_Information shown_.

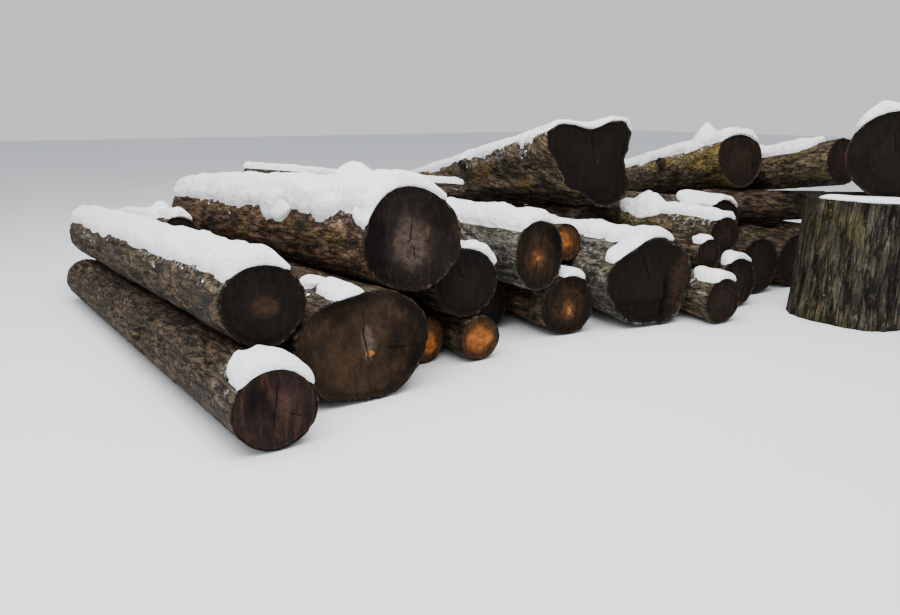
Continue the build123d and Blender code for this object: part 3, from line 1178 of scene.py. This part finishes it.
    def bark_rows(self) -> Rows:
        """Rings of points over the bark, from the thicker end to the thinner one.

        Returns:
            Points, u v and marks.
        """
        stem = self.stem
        ease = self.EASE / stem.length
        shares = np.concatenate(((0.3 * ease, ease), np.linspace(0, 1, self.rows)[1:-1],
                                 (1 - ease, 1 - 0.3 * ease)))
        share, turn = np.meshgrid(shares, self.turns, indexing="ij")
        radius, relief = self.skin(share, turn)
        radius[[0, -1]] -= 0.002
        along = share * stem.length
        uv = np.stack(((turn + math.pi / 2 + self.look.twist * along) * stem.girth, along), -1)
        rows = {mark: np.zeros_like(share) for mark in MARKS}
        rows.update(relief=relief, moss=self.moss_cover(share, turn), dust=self.dust(share, turn),
                    points=stem.place(share, turn, radius), uv=uv)
        return rows

    def build(self, name: str, node: Optional[str] = None) -> Object:
        """Build the log.

        Args:
            name: The piece's name.
            node: The CAD node that it replaces, if any.

        Returns:
            The piece.
        """
        near, bark, far = self.face_rows(True), self.bark_rows(), self.face_rows(False)
        rows = {key: np.concatenate((near[key], bark[key], far[key][::-1])) for key in near}
        points, uv = rows.pop("points"), rows.pop("uv")
        material = np.zeros(len(points) - 1, int)
        material[:len(near["rim"]) - len(self.BARK_RINGS)] = 1
        material[len(points) - len(far["rim"]) + len(self.BARK_RINGS):] = 1
        marks = {mark: values[:, :-1] for mark, values in rows.items()}
        draft = MeshDraft(points[:, :-1], uv, marks, material)
        draft.cap(0, material=1)
        draft.cap(-1, material=1)
        piece = draft.build(name, [self.shop.bark[self.look.coat], self.shop.cut[self.look.wood]])
        return declare(piece, node)


@dataclass(frozen=True)
class SnowLook:
    """How snow lies on one log.

    It says how far the snow reaches beyond the CAD solid's edges, in degrees, how far its lobes
    hang down, in radians, and how deep it is against the solid.
    """

    right: float = 0.0
    left: float = 0.0
    lobes: float = 0.45
    depth: float = 1.0


@dataclass
class SnowPiece:
    """Soft snow along the back of a log, with lobes that hang down its flanks."""

    stem: Stem
    span: SnowSpan
    seed: int
    shop: MaterialShop
    look: SnowLook = SnowLook()

    # In metres: how far it hangs over a sawn end, how far its thin edge is drawn back from it,
    # how deep it roots in the log, and how far it is lowered, so that its edges dip into the bark.
    OVERHANG = 0.014
    DRAWN_BACK = 0.02
    ROOT = 0.028
    SINK = 0.003
    # Places of the rows at its lip, and the distance between the rows and between the columns.
    LIP = np.array((0.0, 0.0012, 0.004, 0.009, 0.017, 0.028, 0.043))
    ROW_WIDTH = 0.026
    COLUMN_WIDTH = 0.02

    def __post_init__(self) -> None:
        """Start its noise, and widen and deepen the snow as its look says."""
        self.noise = Noise(self.seed)
        self.span = replace(
            self.span, right=self.span.right - math.radians(self.look.right),
            left=self.span.left + math.radians(self.look.left),
            depth=self.span.depth * self.look.depth)

    def edges(self, along: Array) -> tuple[Array, Array]:
        """Angles of the snow's two edges, which wander and hang down in lobes.

        Args:
            along: Places along the log, in metres.

        Returns:
            The right edge and the left one.
        """
        span, length = self.span, self.stem.length
        lobes = []
        for shift in (0.0, 90.0):
            wander = 0.5 * self.noise.line(along * 2.1 + shift, 3)
            hang = 1.8 * np.clip(self.noise.line(along * 3.4 + 40.0 + shift, 2) - 0.1, 0, 1)
            ragged = 0.12 * self.noise.line(along * 13.0 + 80.0 + shift, 2)
            lobes.append(self.look.lobes * (wander + hang + ragged))
        right, left = span.right - lobes[0], span.left + lobes[1]
        middle, half = (right + left) / 2, (left - right) / 2
        reach = min(0.5 * (span.finish - span.start) * length,
                    0.8 * (span.left - span.right) * self.stem.girth)
        part = np.ones_like(along)
        if span.start > 0.005:
            part = np.minimum(part, (along - span.start * length) / reach)
        if span.finish < 0.995:
            part = np.minimum(part, (span.finish * length - along) / reach)
        half = half * np.sqrt(np.clip(1 - (1 - np.clip(part, 0, 1)) ** 2, 0.03, 1))
        return middle - half, middle + half

    def profile(self, along: Array, angle: Array) -> Array:
        """Cross-section of the snow as a share of its depth, negative outside its edges.

        Args:
            along: Places along the log, in metres.
            angle: Angles in radians.

        Returns:
            Shares of the depth.
        """
        right, left = self.edges(along)
        part = 2 * (angle - right) / (left - right) - 1
        round_over = 1 - np.abs(part) ** 2.6
        return np.clip(np.sign(round_over) * np.abs(round_over) ** 0.6, -0.5, 1)

    def build(self, name: str) -> Object:
        """Build the snow.

        Args:
            name: The piece's name.

        Returns:
            The piece.
        """
        stem, span = self.stem, self.span
        room = (span.finish - span.start) * stem.length
        lip = self.LIP * min(1.0, room / 0.2)
        rows = int(np.clip(room / self.ROW_WIDTH, 6, 130)) + 2
        inner = np.linspace(lip[-1], room - lip[-1], rows)[1:-1]
        offset = np.concatenate((lip, inner, room - lip[::-1]))
        side = self.look.lobes * 2.0 + 0.1
        width = (span.left - span.right + 2 * side) * stem.girth
        columns = int(np.clip(width / self.COLUMN_WIDTH, 16, 56))
        angles = np.linspace(span.right - side, span.left + side, columns)
        reach, angle = np.meshgrid(offset, angles, indexing="ij")
        begin = span.start * stem.length
        profile = self.profile(begin + reach, angle)
        over = (self.OVERHANG + self.DRAWN_BACK) * smooth_step(0.0, 0.6, profile)
        over = (over - self.DRAWN_BACK) * (1 - 2 * reach / room)
        share = (begin + reach - over) / stem.length
        ease = min(0.05, 0.3 * room)
        head, tail = np.clip(reach, 0, ease) / ease, np.clip(room - reach, 0, ease) / ease
        ends = np.sqrt(1 - (1 - head) ** 2) * np.sqrt(1 - (1 - tail) ** 2)
        spots = stem.cells(share, angle, 2.4, 2.6)
        lumps = (1 + 0.45 * self.noise.fractal(spots, 2) + 0.22 * self.noise.value(spots * 2.6)
                 + 0.12 * self.noise.value(spots * 7.0))
        depth = span.depth * profile * lumps
        depth = np.where(depth > 0, depth * ends, depth) - self.SINK
        depth = np.maximum(depth, -0.6 * self.ROOT)
        bark = stem.radius(np.clip(share, 0, 1), angle)
        inside = np.minimum(reach, room - reach)
        sink = np.minimum(-self.SINK - self.ROOT * smooth_step(0.0, 0.04, inside), depth)
        top = stem.place(share, angle, bark + depth)
        under = stem.place(share, angle, bark + sink)
        draft = MeshDraft(np.concatenate((top, under[:, ::-1]), axis=1))
        return declare(draft.build(name, [self.shop.snow]), span.node)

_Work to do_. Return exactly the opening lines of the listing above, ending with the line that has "node: The CAD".

_Solution for this exercise_.
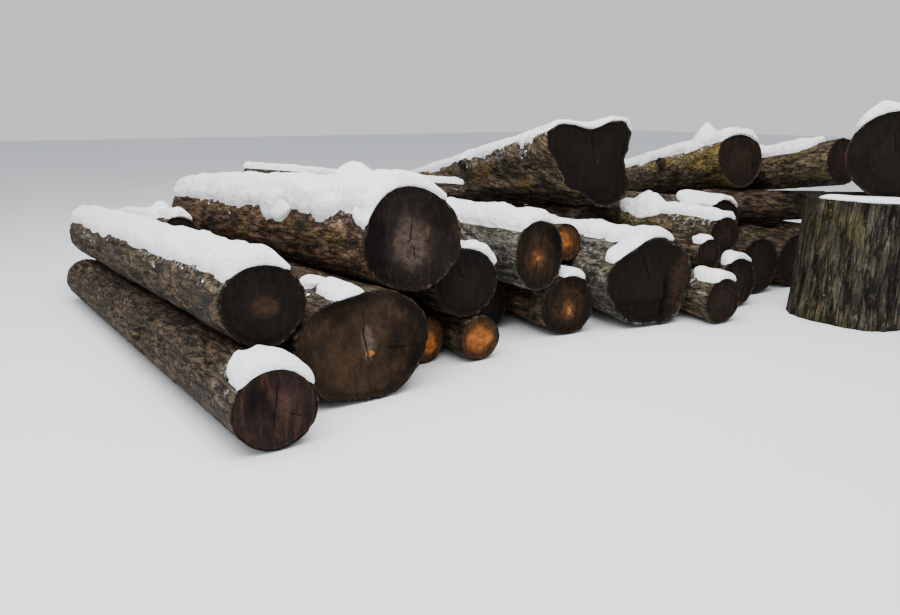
Continue the build123d and Blender code for this object: part 3, from line 1178 of scene.py. This part finishes it.
    def bark_rows(self) -> Rows:
        """Rings of points over the bark, from the thicker end to the thinner one.

        Returns:
            Points, u v and marks.
        """
        stem = self.stem
        ease = self.EASE / stem.length
        shares = np.concatenate(((0.3 * ease, ease), np.linspace(0, 1, self.rows)[1:-1],
                                 (1 - ease, 1 - 0.3 * ease)))
        share, turn = np.meshgrid(shares, self.turns, indexing="ij")
        radius, relief = self.skin(share, turn)
        radius[[0, -1]] -= 0.002
        along = share * stem.length
        uv = np.stack(((turn + math.pi / 2 + self.look.twist * along) * stem.girth, along), -1)
        rows = {mark: np.zeros_like(share) for mark in MARKS}
        rows.update(relief=relief, moss=self.moss_cover(share, turn), dust=self.dust(share, turn),
                    points=stem.place(share, turn, radius), uv=uv)
        return rows

    def build(self, name: str, node: Optional[str] = None) -> Object:
        """Build the log.

        Args:
            name: The piece's name.
            node: The CAD node that it replaces, if any.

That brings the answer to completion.